Start of DATA SHOWN

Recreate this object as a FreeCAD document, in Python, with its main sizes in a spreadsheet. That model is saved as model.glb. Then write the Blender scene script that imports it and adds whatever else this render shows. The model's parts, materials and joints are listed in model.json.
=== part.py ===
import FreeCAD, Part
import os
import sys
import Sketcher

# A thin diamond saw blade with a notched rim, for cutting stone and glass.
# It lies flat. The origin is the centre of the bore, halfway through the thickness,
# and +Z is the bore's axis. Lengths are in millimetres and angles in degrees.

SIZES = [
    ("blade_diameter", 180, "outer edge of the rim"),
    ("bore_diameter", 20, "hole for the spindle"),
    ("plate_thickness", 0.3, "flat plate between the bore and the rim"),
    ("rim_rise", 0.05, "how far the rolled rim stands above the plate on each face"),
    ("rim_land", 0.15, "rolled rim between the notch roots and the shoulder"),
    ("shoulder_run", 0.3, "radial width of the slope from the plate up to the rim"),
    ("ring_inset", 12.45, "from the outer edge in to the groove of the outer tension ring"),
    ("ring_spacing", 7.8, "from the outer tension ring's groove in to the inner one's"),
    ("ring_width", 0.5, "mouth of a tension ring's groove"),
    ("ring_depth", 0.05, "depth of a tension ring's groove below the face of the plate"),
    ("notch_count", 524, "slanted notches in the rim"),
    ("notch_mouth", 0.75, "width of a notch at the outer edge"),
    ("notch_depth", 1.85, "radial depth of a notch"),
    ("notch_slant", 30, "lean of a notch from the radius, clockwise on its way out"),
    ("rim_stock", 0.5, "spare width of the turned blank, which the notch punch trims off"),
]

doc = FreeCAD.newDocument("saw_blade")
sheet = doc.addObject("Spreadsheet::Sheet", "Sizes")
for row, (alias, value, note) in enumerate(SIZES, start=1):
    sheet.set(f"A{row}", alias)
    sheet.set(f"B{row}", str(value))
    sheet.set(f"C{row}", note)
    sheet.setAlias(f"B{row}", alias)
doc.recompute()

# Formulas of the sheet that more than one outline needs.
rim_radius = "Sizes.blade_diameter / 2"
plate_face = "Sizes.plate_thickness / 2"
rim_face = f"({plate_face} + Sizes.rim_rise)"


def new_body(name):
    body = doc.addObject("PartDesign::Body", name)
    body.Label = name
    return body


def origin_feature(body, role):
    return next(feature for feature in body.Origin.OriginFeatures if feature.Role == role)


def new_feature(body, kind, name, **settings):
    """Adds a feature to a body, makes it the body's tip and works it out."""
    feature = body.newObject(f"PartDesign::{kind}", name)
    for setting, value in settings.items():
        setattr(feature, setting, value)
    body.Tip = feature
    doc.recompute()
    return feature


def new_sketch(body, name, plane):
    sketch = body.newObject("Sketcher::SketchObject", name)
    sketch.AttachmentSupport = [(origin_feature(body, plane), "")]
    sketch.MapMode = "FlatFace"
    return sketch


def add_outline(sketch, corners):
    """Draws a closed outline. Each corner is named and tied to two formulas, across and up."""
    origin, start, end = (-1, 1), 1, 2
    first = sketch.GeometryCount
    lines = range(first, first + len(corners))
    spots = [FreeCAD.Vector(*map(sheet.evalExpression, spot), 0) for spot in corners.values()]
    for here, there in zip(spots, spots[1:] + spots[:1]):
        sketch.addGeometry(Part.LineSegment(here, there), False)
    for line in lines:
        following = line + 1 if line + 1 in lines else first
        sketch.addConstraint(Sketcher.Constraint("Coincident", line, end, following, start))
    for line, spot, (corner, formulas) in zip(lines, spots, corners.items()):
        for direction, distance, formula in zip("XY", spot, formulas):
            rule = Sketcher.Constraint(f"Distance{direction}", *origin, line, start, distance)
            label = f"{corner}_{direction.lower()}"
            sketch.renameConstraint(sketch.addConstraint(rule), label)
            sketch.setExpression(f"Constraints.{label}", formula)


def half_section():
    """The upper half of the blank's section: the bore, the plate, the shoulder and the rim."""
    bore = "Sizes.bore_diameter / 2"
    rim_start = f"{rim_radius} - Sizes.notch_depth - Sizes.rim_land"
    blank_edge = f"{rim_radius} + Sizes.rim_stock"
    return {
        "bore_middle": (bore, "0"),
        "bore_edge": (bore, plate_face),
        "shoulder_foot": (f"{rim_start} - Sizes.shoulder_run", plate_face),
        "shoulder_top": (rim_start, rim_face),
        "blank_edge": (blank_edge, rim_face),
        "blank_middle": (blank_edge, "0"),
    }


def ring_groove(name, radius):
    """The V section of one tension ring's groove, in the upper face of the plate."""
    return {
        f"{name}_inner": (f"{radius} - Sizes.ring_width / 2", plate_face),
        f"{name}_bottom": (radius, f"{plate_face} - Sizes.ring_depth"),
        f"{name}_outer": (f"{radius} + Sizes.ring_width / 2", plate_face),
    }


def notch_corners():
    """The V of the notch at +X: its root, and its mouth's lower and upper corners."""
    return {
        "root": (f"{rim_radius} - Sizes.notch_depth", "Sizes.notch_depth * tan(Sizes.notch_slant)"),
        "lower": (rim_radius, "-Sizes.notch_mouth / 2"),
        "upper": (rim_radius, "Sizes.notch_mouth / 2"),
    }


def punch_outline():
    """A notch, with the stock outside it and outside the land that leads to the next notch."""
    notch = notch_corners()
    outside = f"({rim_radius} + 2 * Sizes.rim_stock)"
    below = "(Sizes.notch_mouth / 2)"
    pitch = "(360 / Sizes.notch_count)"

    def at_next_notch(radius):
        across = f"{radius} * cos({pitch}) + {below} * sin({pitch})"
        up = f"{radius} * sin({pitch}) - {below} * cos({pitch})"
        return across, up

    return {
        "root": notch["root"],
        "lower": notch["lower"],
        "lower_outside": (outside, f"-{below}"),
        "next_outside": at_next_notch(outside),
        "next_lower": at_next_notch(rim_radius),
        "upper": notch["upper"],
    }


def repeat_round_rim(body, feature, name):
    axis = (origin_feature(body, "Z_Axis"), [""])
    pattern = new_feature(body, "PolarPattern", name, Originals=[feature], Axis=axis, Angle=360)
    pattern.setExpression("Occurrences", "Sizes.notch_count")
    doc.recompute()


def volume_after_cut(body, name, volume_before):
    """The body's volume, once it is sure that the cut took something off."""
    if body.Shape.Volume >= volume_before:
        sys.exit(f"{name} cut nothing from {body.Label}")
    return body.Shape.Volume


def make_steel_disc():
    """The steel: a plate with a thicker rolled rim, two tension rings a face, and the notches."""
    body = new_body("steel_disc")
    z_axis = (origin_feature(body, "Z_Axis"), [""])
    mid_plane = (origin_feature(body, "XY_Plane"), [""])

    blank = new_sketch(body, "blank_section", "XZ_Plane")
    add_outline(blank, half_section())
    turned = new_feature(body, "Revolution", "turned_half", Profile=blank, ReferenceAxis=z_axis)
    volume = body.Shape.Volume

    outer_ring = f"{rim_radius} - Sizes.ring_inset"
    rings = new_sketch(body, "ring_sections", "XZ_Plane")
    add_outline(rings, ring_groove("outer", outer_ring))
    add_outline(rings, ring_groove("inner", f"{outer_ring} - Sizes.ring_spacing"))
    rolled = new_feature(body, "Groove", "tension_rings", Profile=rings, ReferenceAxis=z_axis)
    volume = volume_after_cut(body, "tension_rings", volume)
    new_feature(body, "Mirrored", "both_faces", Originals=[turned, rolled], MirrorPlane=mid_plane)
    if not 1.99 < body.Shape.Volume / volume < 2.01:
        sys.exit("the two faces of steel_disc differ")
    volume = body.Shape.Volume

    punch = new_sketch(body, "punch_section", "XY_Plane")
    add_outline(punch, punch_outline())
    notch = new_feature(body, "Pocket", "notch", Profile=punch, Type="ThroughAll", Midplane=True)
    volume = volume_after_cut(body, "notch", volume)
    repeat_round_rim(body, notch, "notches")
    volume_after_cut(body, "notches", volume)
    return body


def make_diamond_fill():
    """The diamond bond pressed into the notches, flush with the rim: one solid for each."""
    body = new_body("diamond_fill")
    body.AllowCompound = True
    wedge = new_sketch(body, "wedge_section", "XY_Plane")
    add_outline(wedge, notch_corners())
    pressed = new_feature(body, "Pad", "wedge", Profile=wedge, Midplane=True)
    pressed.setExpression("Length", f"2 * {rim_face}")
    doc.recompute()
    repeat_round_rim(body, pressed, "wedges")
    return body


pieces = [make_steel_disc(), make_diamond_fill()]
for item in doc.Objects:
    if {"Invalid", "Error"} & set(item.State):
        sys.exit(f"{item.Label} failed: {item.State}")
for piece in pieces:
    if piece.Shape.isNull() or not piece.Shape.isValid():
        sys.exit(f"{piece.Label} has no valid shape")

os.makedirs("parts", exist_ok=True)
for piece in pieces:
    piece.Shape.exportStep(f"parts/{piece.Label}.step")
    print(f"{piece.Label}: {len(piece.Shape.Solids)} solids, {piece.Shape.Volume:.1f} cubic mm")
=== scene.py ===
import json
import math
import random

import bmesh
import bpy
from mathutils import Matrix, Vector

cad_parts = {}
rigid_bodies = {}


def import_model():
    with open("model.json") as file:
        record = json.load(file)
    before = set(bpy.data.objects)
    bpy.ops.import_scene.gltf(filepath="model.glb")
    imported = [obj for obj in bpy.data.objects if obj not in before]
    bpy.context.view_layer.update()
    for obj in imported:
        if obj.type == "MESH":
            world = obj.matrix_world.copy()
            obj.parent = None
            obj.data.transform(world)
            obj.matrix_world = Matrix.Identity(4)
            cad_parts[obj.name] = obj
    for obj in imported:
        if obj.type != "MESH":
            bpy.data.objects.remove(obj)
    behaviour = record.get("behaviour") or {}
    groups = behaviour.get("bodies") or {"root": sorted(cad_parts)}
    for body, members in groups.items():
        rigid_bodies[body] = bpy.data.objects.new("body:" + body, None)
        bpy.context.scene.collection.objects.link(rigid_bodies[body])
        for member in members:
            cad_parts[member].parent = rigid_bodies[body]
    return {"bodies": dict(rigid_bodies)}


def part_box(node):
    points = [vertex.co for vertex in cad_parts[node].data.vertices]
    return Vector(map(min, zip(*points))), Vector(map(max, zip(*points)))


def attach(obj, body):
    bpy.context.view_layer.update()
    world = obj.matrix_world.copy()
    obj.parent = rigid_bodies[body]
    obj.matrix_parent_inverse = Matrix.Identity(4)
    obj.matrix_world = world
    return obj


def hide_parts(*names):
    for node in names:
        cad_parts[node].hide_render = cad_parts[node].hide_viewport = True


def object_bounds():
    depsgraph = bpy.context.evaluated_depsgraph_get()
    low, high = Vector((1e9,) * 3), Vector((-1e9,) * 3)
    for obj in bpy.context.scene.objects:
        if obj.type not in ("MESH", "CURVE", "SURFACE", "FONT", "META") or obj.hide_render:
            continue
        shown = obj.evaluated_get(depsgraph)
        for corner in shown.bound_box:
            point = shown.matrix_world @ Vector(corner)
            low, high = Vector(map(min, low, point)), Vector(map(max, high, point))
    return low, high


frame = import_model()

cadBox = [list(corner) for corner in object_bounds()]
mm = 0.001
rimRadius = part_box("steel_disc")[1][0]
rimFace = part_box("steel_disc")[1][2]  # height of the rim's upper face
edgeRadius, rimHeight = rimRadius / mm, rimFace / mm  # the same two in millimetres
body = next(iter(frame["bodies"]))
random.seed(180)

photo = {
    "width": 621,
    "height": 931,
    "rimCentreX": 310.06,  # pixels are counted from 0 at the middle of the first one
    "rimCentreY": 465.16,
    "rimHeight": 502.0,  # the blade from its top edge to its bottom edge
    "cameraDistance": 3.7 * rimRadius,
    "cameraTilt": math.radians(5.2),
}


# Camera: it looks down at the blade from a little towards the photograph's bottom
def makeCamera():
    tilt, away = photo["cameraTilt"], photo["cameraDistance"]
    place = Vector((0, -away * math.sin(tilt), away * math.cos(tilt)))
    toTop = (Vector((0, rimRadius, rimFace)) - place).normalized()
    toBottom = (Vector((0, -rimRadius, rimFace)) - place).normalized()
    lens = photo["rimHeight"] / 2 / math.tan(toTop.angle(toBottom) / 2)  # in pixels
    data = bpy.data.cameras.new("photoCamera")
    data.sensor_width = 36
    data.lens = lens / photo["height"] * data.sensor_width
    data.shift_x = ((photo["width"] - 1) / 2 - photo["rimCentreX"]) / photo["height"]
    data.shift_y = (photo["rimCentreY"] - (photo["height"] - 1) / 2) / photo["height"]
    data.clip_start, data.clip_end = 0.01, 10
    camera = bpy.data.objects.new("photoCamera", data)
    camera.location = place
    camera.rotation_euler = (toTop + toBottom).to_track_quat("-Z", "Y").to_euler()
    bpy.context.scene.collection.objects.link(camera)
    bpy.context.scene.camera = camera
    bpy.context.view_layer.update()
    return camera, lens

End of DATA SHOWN

WHAT TO WORK ON> Lines containing "members" are to be counted. State the total and add nothing.

EXERCISE ANSWER> 2